- What to produce -
The records below should be written out again, exactly.

- Records for the exercise -
==========

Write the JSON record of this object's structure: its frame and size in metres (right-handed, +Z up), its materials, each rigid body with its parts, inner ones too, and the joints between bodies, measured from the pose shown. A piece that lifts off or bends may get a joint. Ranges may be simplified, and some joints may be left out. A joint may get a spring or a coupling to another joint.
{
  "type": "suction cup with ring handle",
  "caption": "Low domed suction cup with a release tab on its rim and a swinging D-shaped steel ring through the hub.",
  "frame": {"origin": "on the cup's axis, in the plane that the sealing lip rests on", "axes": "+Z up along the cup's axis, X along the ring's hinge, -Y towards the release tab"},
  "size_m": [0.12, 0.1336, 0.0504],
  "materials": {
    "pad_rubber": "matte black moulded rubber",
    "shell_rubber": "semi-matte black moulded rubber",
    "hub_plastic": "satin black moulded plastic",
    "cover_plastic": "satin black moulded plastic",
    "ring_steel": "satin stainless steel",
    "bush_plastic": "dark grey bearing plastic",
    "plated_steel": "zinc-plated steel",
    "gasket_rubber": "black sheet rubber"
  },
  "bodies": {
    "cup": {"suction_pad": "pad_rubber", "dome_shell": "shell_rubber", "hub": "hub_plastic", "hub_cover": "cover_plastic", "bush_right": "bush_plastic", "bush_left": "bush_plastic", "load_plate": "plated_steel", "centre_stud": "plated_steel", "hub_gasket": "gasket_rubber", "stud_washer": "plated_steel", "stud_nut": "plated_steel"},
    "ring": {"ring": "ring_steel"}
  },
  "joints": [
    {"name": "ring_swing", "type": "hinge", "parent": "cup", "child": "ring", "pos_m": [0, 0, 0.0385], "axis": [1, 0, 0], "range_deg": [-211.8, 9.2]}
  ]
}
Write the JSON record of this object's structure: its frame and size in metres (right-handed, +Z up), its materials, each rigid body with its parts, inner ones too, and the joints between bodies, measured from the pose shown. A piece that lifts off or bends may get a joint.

==========

- Response -
Write the JSON record of this object's structure: its frame and size in metres (right-handed, +Z up), its materials, each rigid body with its parts, inner ones too, and the joints between bodies, measured from the pose shown. A piece that lifts off or bends may get a joint. Ranges may be simplified, and some joints may be left out. A joint may get a spring or a coupling to another joint.
{
  "type": "suction cup with ring handle",
  "caption": "Low domed suction cup with a release tab on its rim and a swinging D-shaped steel ring through the hub.",
  "frame": {"origin": "on the cup's axis, in the plane that the sealing lip rests on", "axes": "+Z up along the cup's axis, X along the ring's hinge, -Y towards the release tab"},
  "size_m": [0.12, 0.1336, 0.0504],
  "materials": {
    "pad_rubber": "matte black moulded rubber",
    "shell_rubber": "semi-matte black moulded rubber",
    "hub_plastic": "satin black moulded plastic",
    "cover_plastic": "satin black moulded plastic",
    "ring_steel": "satin stainless steel",
    "bush_plastic": "dark grey bearing plastic",
    "plated_steel": "zinc-plated steel",
    "gasket_rubber": "black sheet rubber"
  },
  "bodies": {
    "cup": {"suction_pad": "pad_rubber", "dome_shell": "shell_rubber", "hub": "hub_plastic", "hub_cover": "cover_plastic", "bush_right": "bush_plastic", "bush_left": "bush_plastic", "load_plate": "plated_steel", "centre_stud": "plated_steel", "hub_gasket": "gasket_rubber", "stud_washer": "plated_steel", "stud_nut": "plated_steel"},
    "ring": {"ring": "ring_steel"}
  },
  "joints": [
    {"name": "ring_swing", "type": "hinge", "parent": "cup", "child": "ring", "pos_m": [0, 0, 0.0385], "axis": [1, 0, 0], "range_deg": [-211.8, 9.2]}
  ]
}
Write the JSON record of this object's structure: its frame and size in metres (right-handed, +Z up), its materials, each rigid body with its parts, inner ones too, and the joints between bodies, measured from the pose shown. A piece that lifts off or bends may get a joint.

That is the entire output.